Here is a look at the difference this extra sanding and polishing makes. The call on the right was sanding using regular sandpaper up to 1500. The call on the left was polished up to 20,000. It take more time and effort, but the results speak for themselves.
This is the mouthpiece I like to use. There are lots of different options, but I just like the way this one sounds. They do come with some sharp edges that don’t feel to great on your lips, so I round the edges 220 grit paper, then make is smooth with 400.
They are easy to put together, just put the reed in place on the toneboard, then put the small half on top.
I roll one of these green rubber bands onto the end to hold the two halves together, then pop it up onto the lanyard groove. This way the whole mouthpiece stays together as one piece.
Then i put one of the green bands onto the toneboard, you can adjust the position of this to change the pitch of the call. These little green guys are actually castration bands that you can find at and farm and ranch type store.
Sometimes the mouth pieces don’t fit as snugly inside the call barrel as I would like. In those cases, I put a very small bead of CA glue all the way around the inside of the call, then spread it out with a matchstick. It doesn’t take much to build up that wall thickness so it grabs better. Then I hit it with activator and it’s ready to go.

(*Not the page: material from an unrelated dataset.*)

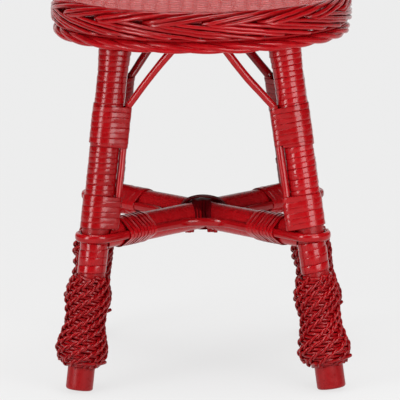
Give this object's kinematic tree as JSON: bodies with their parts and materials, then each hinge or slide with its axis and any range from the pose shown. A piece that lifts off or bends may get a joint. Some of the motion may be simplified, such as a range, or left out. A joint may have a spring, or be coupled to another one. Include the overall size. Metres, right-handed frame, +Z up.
{
  "type": "wicker stool",
  "caption": "Round woven-seat stool with a braided edge, on splayed cane-wrapped legs with twined cuffs, braced to the seat and tied low down by crossed poles.",
  "frame": {"origin": "on the ground, midway between the four feet", "axes": "+Z up, front at -Y, +X to the right seen from the front"},
  "size_m": [0.3572, 0.3572, 0.45],
  "materials": {
    "pole_enamel": "gloss red enamel over rattan pole",
    "rod_enamel": "gloss red enamel over thin rattan rod",
    "cane_enamel": "gloss red enamel over split cane, pooled darker between the turns",
    "wicker_enamel": "gloss red enamel over woven willow rods",
    "lashing": "older dark maroon enamel over split cane",
    "steel": "wire nail"
  },
  "bodies": {
    "root": {"leg_pole_front_left": "pole_enamel", "leg_wrap_upper_front_left": "cane_enamel", "leg_wrap_lower_front_left": "cane_enamel", "leg_cuff_front_left": "wicker_enamel", "upper_binding_front_left": "cane_enamel", "lower_binding_front_left": "cane_enamel", "leg_pole_front_right": "pole_enamel", "leg_wrap_upper_front_right": "cane_enamel", "leg_wrap_lower_front_right": "cane_enamel", "leg_cuff_front_right": "wicker_enamel", "upper_binding_front_right": "cane_enamel", "lower_binding_front_right": "cane_enamel", "leg_pole_back_left": "pole_enamel", "leg_wrap_upper_back_left": "cane_enamel", "leg_wrap_lower_back_left": "cane_enamel", "leg_cuff_back_left": "wicker_enamel", "upper_binding_back_left": "cane_enamel", "lower_binding_back_left": "cane_enamel", "leg_pole_back_right": "pole_enamel", "leg_wrap_upper_back_right": "cane_enamel", "leg_wrap_lower_back_right": "cane_enamel", "leg_cuff_back_right": "wicker_enamel", "upper_binding_back_right": "cane_enamel", "lower_binding_back_right": "cane_enamel", "brace_front_left": "rod_enamel", "brace_front_right": "rod_enamel", "brace_back_left": "rod_enamel", "brace_back_right": "rod_enamel", "cross_pole_front_left": "pole_enamel", "cross_pole_front_right": "pole_enamel", "loop_rod_front_left": "rod_enamel", "arm_binding_front_left": "cane_enamel", "cross_nail_front_left": "steel", "seat_nail_front_left": "steel", "loop_rod_front_right": "rod_enamel", "arm_binding_front_right": "cane_enamel", "cross_nail_front_right": "steel", "seat_nail_front_right": "steel", "loop_rod_back_left": "rod_enamel", "arm_binding_back_left": "cane_enamel", "cross_nail_back_left": "steel", "seat_nail_back_left": "steel", "loop_rod_back_right": "rod_enamel", "arm_binding_back_right": "cane_enamel", "cross_nail_back_right": "steel", "seat_nail_back_right": "steel", "crossing_band_inner": "lashing", "crossing_band_outer": "lashing", "seat_hoop": "pole_enamel", "seat_bar_front": "pole_enamel", "seat_bar_back": "pole_enamel", "seat_panel": "wicker_enamel", "rim_braid": "wicker_enamel", "rim_rope": "wicker_enamel"}
  },
  "joints": []
}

The last step is to apply a finish. Since these calls will be used outside, potentially in the rain and snow, I used an exterior polyurethane.

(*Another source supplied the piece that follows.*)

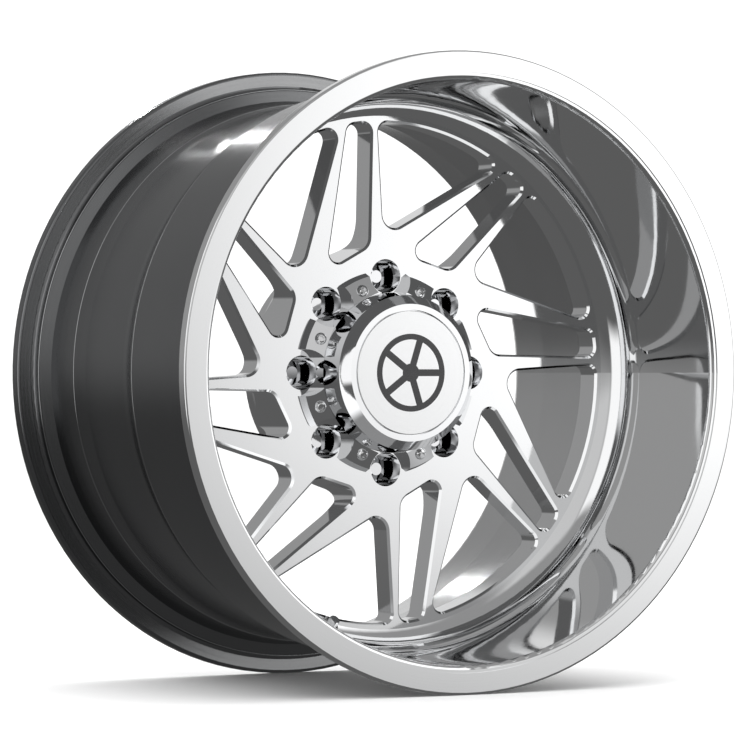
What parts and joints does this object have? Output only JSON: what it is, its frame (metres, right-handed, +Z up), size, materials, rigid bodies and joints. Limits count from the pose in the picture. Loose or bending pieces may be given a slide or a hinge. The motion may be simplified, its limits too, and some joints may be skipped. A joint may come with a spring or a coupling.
{
  "type": "forged racing wheel rim",
  "caption": "Deep-lip forged wheel: barrel, slotted spoke centre, bolted toothed collar with hub cap, closed lug nuts and clamp-in tyre valve.",
  "frame": {"origin": "middle of the wheel: on its axis, halfway between the two outer flange faces", "axes": "+Y along the wheel's axis towards the vehicle, +Z up, +X to the right of someone facing the show side"},
  "size_m": [0.5493, 0.328, 0.5494],
  "materials": {
    "barrel_metal": "smoked satin outside, mirror polished lip",
    "polished_metal": "mirror polished",
    "weld_metal": "as welded",
    "mirror_chrome": "mirror",
    "satin_plate": "fine satin",
    "emblem_black": "gloss",
    "black_rubber": "matt",
    "screw_steel": "bright",
    "nut_chrome": "dark chrome",
    "valve_metal": "nickel plated",
    "core_brass": "machined",
    "spring_steel": "drawn wire"
  },
  "bodies": {
    "wheel": {"barrel": "barrel_metal", "spoke_centre": "polished_metal", "weld_bead": "weld_metal", "cap_collar": "mirror_chrome", "cap_body": "mirror_chrome", "cap_face_plate": "satin_plate", "cap_emblem": "emblem_black", "cap_seal": "black_rubber", "collar_screws": "screw_steel", "valve_stem": "valve_metal", "valve_grommet": "black_rubber", "valve_washer": "valve_metal", "valve_nut": "valve_metal", "valve_core_body": "core_brass", "valve_core_gasket": "black_rubber"},
    "nut_1": {"lug_nut_1": "nut_chrome"},
    "nut_2": {"lug_nut_2": "nut_chrome"},
    "nut_3": {"lug_nut_3": "nut_chrome"},
    "nut_4": {"lug_nut_4": "nut_chrome"},
    "nut_5": {"lug_nut_5": "nut_chrome"},
    "nut_6": {"lug_nut_6": "nut_chrome"},
    "nut_7": {"lug_nut_7": "nut_chrome"},
    "nut_8": {"lug_nut_8": "nut_chrome"},
    "core_pin": {"valve_core_pin": "core_brass", "valve_pin_seal": "black_rubber", "valve_core_spring": "spring_steel"},
    "cap_disc": {"valve_cap_seal": "black_rubber"},
    "dust_cap": {"valve_cap": "nut_chrome"}
  },
  "joints": [
    {"name": "lug_nut_1_turn", "type": "hinge", "parent": "wheel", "child": "nut_1", "pos_m": [0, 0, 0.085], "axis": [0, 1, 0], "continuous": true},
    {"name": "lug_nut_2_turn", "type": "hinge", "parent": "wheel", "child": "nut_2", "pos_m": [0.0601, 0, 0.0601], "axis": [0, 1, 0], "continuous": true},
    {"name": "lug_nut_3_turn", "type": "hinge", "parent": "wheel", "child": "nut_3", "pos_m": [0.085, 0, 0], "axis": [0, 1, 0], "continuous": true},
    {"name": "lug_nut_4_turn", "type": "hinge", "parent": "wheel", "child": "nut_4", "pos_m": [0.0601, 0, -0.0601], "axis": [0, 1, 0], "continuous": true},
    {"name": "lug_nut_5_turn", "type": "hinge", "parent": "wheel", "child": "nut_5", "pos_m": [0, 0, -0.085], "axis": [0, 1, 0], "continuous": true},
    {"name": "lug_nut_6_turn", "type": "hinge", "parent": "wheel", "child": "nut_6", "pos_m": [-0.0601, 0, -0.0601], "axis": [0, 1, 0], "continuous": true},
    {"name": "lug_nut_7_turn", "type": "hinge", "parent": "wheel", "child": "nut_7", "pos_m": [-0.085, 0, 0], "axis": [0, 1, 0], "continuous": true},
    {"name": "lug_nut_8_turn", "type": "hinge", "parent": "wheel", "child": "nut_8", "pos_m": [-0.0601, 0, 0.0601], "axis": [0, 1, 0], "continuous": true},
    {"name": "valve_pin_press", "type": "slide", "parent": "wheel", "child": "core_pin", "axis": [-0.1609, 0.766, -0.6223], "range_m": [0, 0.0012], "stiffness_N_per_m": 300, "springref_m": -0.001},
    {"name": "valve_cap_travel", "type": "slide", "parent": "wheel", "child": "cap_disc", "axis": [0.1609, -0.766, 0.6223], "range_m": [0, 0.0056]},
    {"name": "valve_cap_turn", "type": "hinge", "parent": "cap_disc", "child": "dust_cap", "pos_m": [-0.05714, -0.023, -0.22093], "axis": [0.1609, -0.766, 0.6223], "range_deg": [0, 2541]}
  ],
  "couplings": [
    {"joint": "valve_cap_turn", "follows": "valve_cap_travel", "rad_per_m": 7915.8}
  ]
}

I’ve found that the finish has no problem sticking to the Alumilite, but unfortunately it does bead up ever so slightly, causing a micro-dimpling type effect. This actually makes the call a little less slippery in your hand, but it ruins the look of the glass smooth finish we got with the polishing pads.
The best case scenario for these calls would be to stabilize the wood before casting it with the resin. That way, all of the materials would be waterproof before you even get started and therefore there would be no need for a finish.
One of these days I will get myself set up to do some wood stabilizing, and I will revisit this topic.